As a contrarian, I often look to profit from these because my approach means going against the herd. Institutions might push prices through support or resistance to grab liquidity for big orders at better prices. If you get caught in one, losses can mount, especially since head-fakes precede major trends in the opposite direction. That's why I always stress sticking to stop-loss orders to cut risks.

The Head-Fake Trade and Breakouts

After an initial breakout, expect some pullback. As the price retraces to the breakout level or a bit lower, you have to figure out if it's a head-fake—a false breakout—or just a temporary dip before the trend resumes. If it's the latter, that pullback could be your chance to enter at a better price.

Example of a Head-Fake Trade

Take 2022, when the U.S. dollar was dominating most currencies. Look at the USD against the Hungarian forint (USD/HUF)—it was in a clear uptrend, with the dollar strengthening. The chart shows several pullbacks staying within a rising channel, except one marked instance where price dipped below the uptrend support intraday but recovered by day's end.

This was a textbook head-fake: a countertrend move that looked like a break but wasn't. If you traded on that support break, you'd realize quickly it was false, especially since the pair closed back in the channel and no new fundamentals changed the dollar's strength story.

How Can I Tell If Price Is Moving in a New Direction or If It's Just a Head Fake?

Head-fakes don't last long—maybe an hour or a day. If the price breaks a key technical level but regains it soon after, it's likely a fakeout. Keep your stop-losses tight if you're trading the break, so you avoid getting trapped and can catch the trend's resumption.

What Causes a Head-Fake Price Move?

These moves usually test important support or resistance, like trendlines or key moving averages. Stops cluster around these levels, and when price hits them, it triggers buying or selling pressure. If the level is reclaimed quickly—hours for day traders, days for others—it's probably a head-fake, just a false break.

How Much Should I Risk on Going with a Move That Might Be a Head Fake?
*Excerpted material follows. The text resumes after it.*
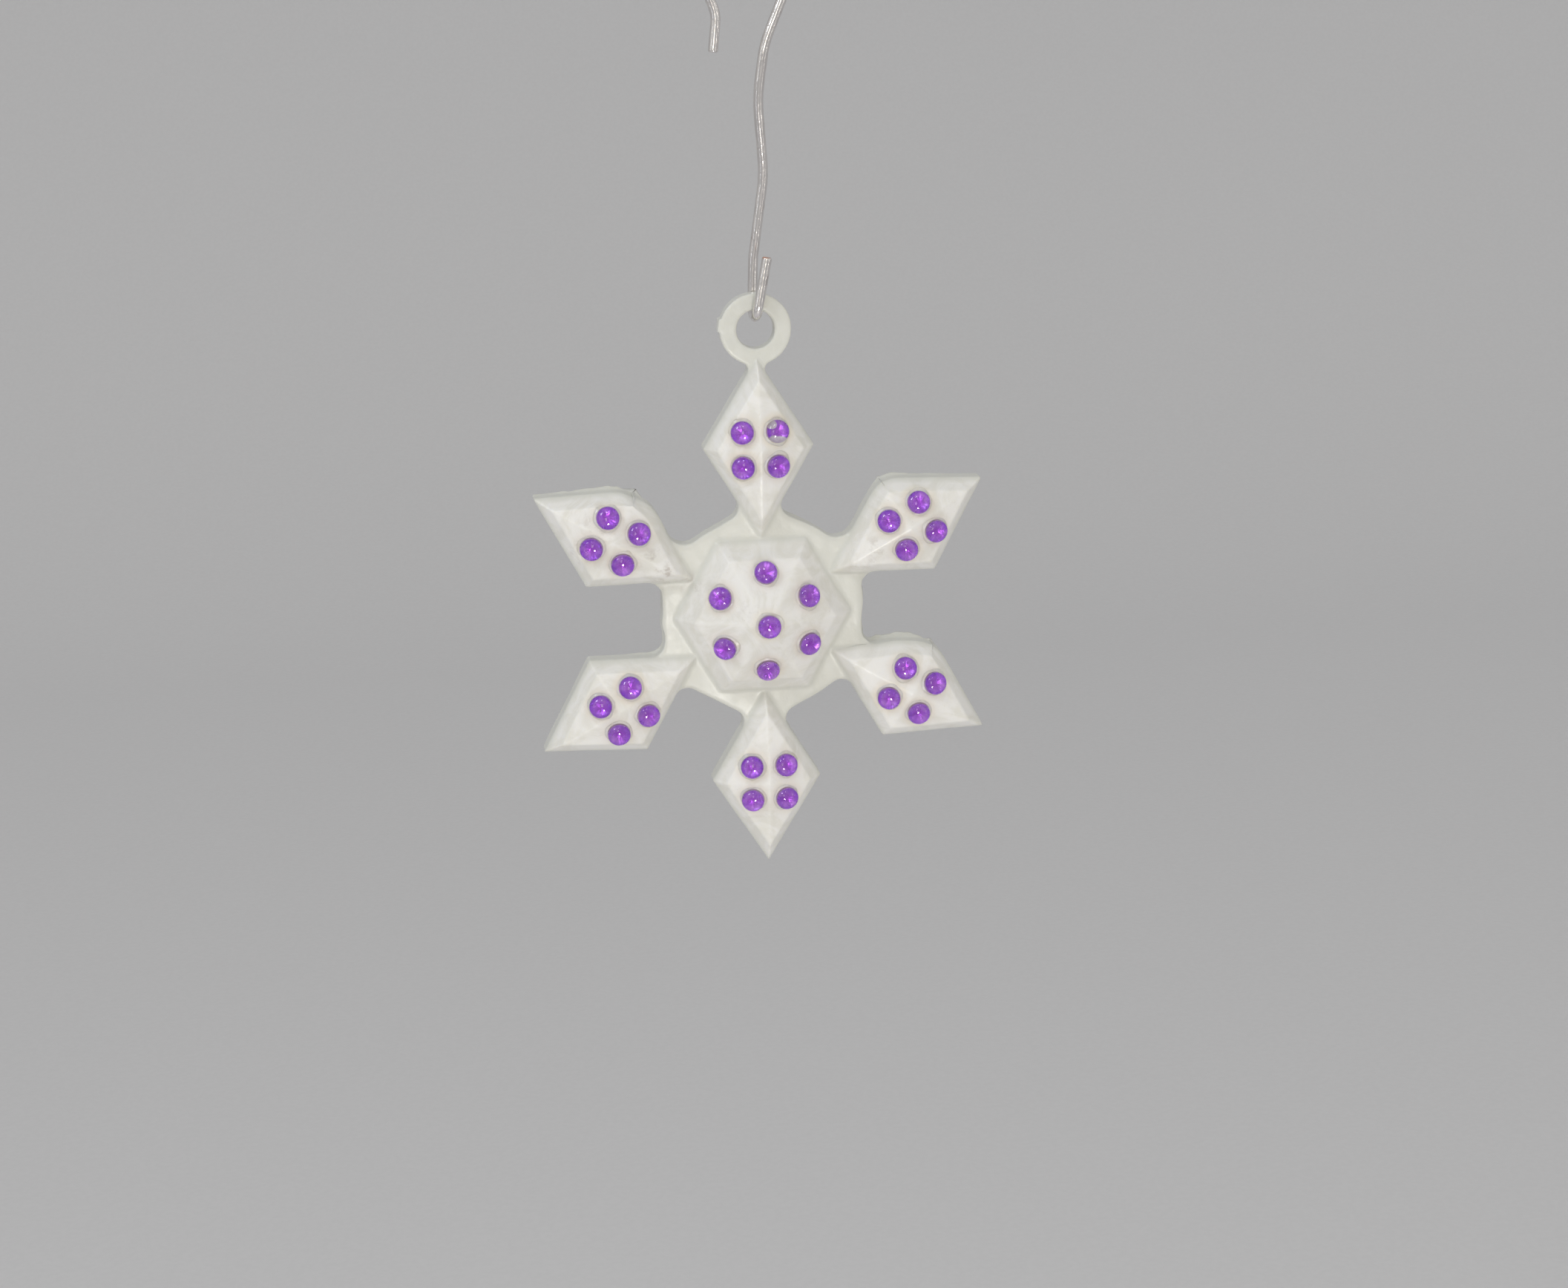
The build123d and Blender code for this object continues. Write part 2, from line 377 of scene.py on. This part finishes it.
def shape_moulding(mesh):
    """Rounds the edges, then makes the skin as uneven as a cheap moulding's."""
    points = relaxed(mesh, mesh_points(mesh), EDGE_ROUNDS, EDGE_STRENGTH)
    star = to_star(points)
    # the feet of the hub and arms run softly into the web
    feet = smooth(*FOOT_BAND[:2], star[:, 2]) * (1 - smooth(*FOOT_BAND[2:], star[:, 2]))
    feet *= 1 - smooth(*FOOT_REACH, np.hypot(star[:, 0], star[:, 1]))
    points = relaxed(mesh, points, FOOT_ROUNDS, FOOT_STRENGTH * feet[:, None])
    set_points(mesh, points)
    normals = vertex_normals(mesh)
    star = to_star(points)
    height = star[:, 2]
    front = np.clip(-normals[:, 1], 0, 1)

    # uneven facets: slow sink and swell, strongest on the front
    swell = SLOW_DEPTH * noise_at(star, SLOW_SIZE, seed=3.0)
    swell += FINE_DEPTH * noise_at(star, FINE_SIZE, seed=9.0)
    points += normals * (swell * (SIDE_SHARE + (1 - SIDE_SHARE) * front))[:, None] * MM

    # the thick places have sunk a little at the back as they cooled
    back = np.clip(normals[:, 1], 0, 1) * smooth(0.5, 0.1, height)
    points[:, 1] -= spots_at(star, SINKS) * back * MM

    # the outline isn't quite even
    outward, sideways = outward_sides(normals)
    swelling = spots_at(star, SWELLINGS) * smooth(0.3, 0.8, sideways)
    points += outward * swelling[:, None] * MM

    # flash at the parting edge, round the back
    ragged = 0.65 + 0.75 * noise_at(star * (1, 1, 0.2), 1.5, seed=21.0)
    ragged += 0.3 * noise_at(star, 0.6, seed=4.0)
    near_back = 1 - smooth(0.05, FLASH_TOP, height)
    rim = (FLASH_ALL_ROUND + spots_at(star, FLASH)) * np.clip(ragged, 0, None) * near_back
    points += outward * (rim * smooth(0.45, 0.9, sideways))[:, None] * MM
    points = relaxed(mesh, points, LAST_ROUNDS, LAST_STRENGTH)
    set_points(mesh, np.clip(points, np.array(cad_low) + HEM, np.array(cad_high) - HEM))


STAIN_REACH = (0.9, 1.85)  # in radii of the stone, where the yellowing starts to fade and ends
THIN_BAND = (1.55, 2.3)  # the heights between which the plastic turns from thin to thick


def stain_at(star, stains):
    """How much glue has yellowed the plastic there."""
    total = np.zeros(len(star))
    for x, y, height, radius, amount in stains:
        gap = np.sqrt(
            (star[:, 0] - x) ** 2 + (star[:, 1] - y) ** 2 + (star[:, 2] - height) ** 2
        )
        total = np.maximum(total, amount * (1 - smooth(*STAIN_REACH, gap / radius)))
    return total


PEARL = (0.86, 0.85, 0.82)
CLOUDY = (0.75, 0.735, 0.67)
THIN_PLASTIC = (0.675, 0.678, 0.62)
GLUE_STAIN = (0.82, 0.73, 0.54)
GRIME = (0.46, 0.41, 0.36)
SPECK = (0.60, 0.56, 0.50)


def pearl_material():
    material, tree, shader = new_material("pearl_plastic_moulded")
    swirls = object_noise(tree, 240, detail=4, roughness=0.6, distortion=2.6)
    swirl = spread(tree, swirls, 0.38, 0.66)
    cloudy = mixed(tree, product(tree, swirl, 0.7), PEARL, CLOUDY)
    thin = product(tree, attribute(tree, "thin"), 0.85)
    webby = mixed(tree, thin, cloudy, THIN_PLASTIC)
    stained = mixed(tree, attribute(tree, "stain"), webby, GLUE_STAIN)
    grime = spread(tree, object_noise(tree, 900, detail=4, roughness=0.7), 0.47, 0.66)
    smudge = product(tree, attribute(tree, "smudge"), grime)
    smudged = mixed(tree, smudge, stained, GRIME)
    specks = spread(tree, object_noise(tree, 5200, detail=1), 0.72, 0.80, to_high=0.3)
    final = mixed(tree, specks, smudged, SPECK)
    tree.links.new(final, shader.inputs["Base Color"])
    gloss = spread(tree, object_noise(tree, 420, detail=3, roughness=0.6), 0.3, 0.7, 0.30, 0.46)
    tree.links.new(gloss, shader.inputs["Roughness"])
    shader.inputs["Subsurface Weight"].default_value = 0.3
    shader.inputs["Subsurface Radius"].default_value = (1.0, 0.95, 0.80)
    shader.inputs["Subsurface Scale"].default_value = 0.0004
    shader.inputs["Coat Weight"].default_value = 0.25
    shader.inputs["Coat Roughness"].default_value = 0.25
    shader.inputs["Sheen Weight"].default_value = 0.06
    slow = bumped(tree, shader, object_noise(tree, 620, detail=3), 0.07 * MM)
    bumped(tree, shader, object_noise(tree, 6500, roughness=0.6), 0.006 * MM, under=slow)
    return material


MARKED_ABOVE = 1.0  # the marks show only on the front, above this height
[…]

Since head-fakes are countertrend by nature, use tight stops. Risk only a quarter to half your usual position size on these setups—it's conservative given the uncertainty, limiting your capital exposure while keeping losses small.

The Bottom Line

A head-fake is a false breakout of a key technical level, like when an uptrend dips below support briefly, catching traders off guard and potentially leading to big moves. These are common in markets, often at significant points due to stop-loss activity. To decide if it's real or fake, check how long the break lasts and if there's fresh news supporting it. No news? It's likely just a head-fake, so stay vigilant.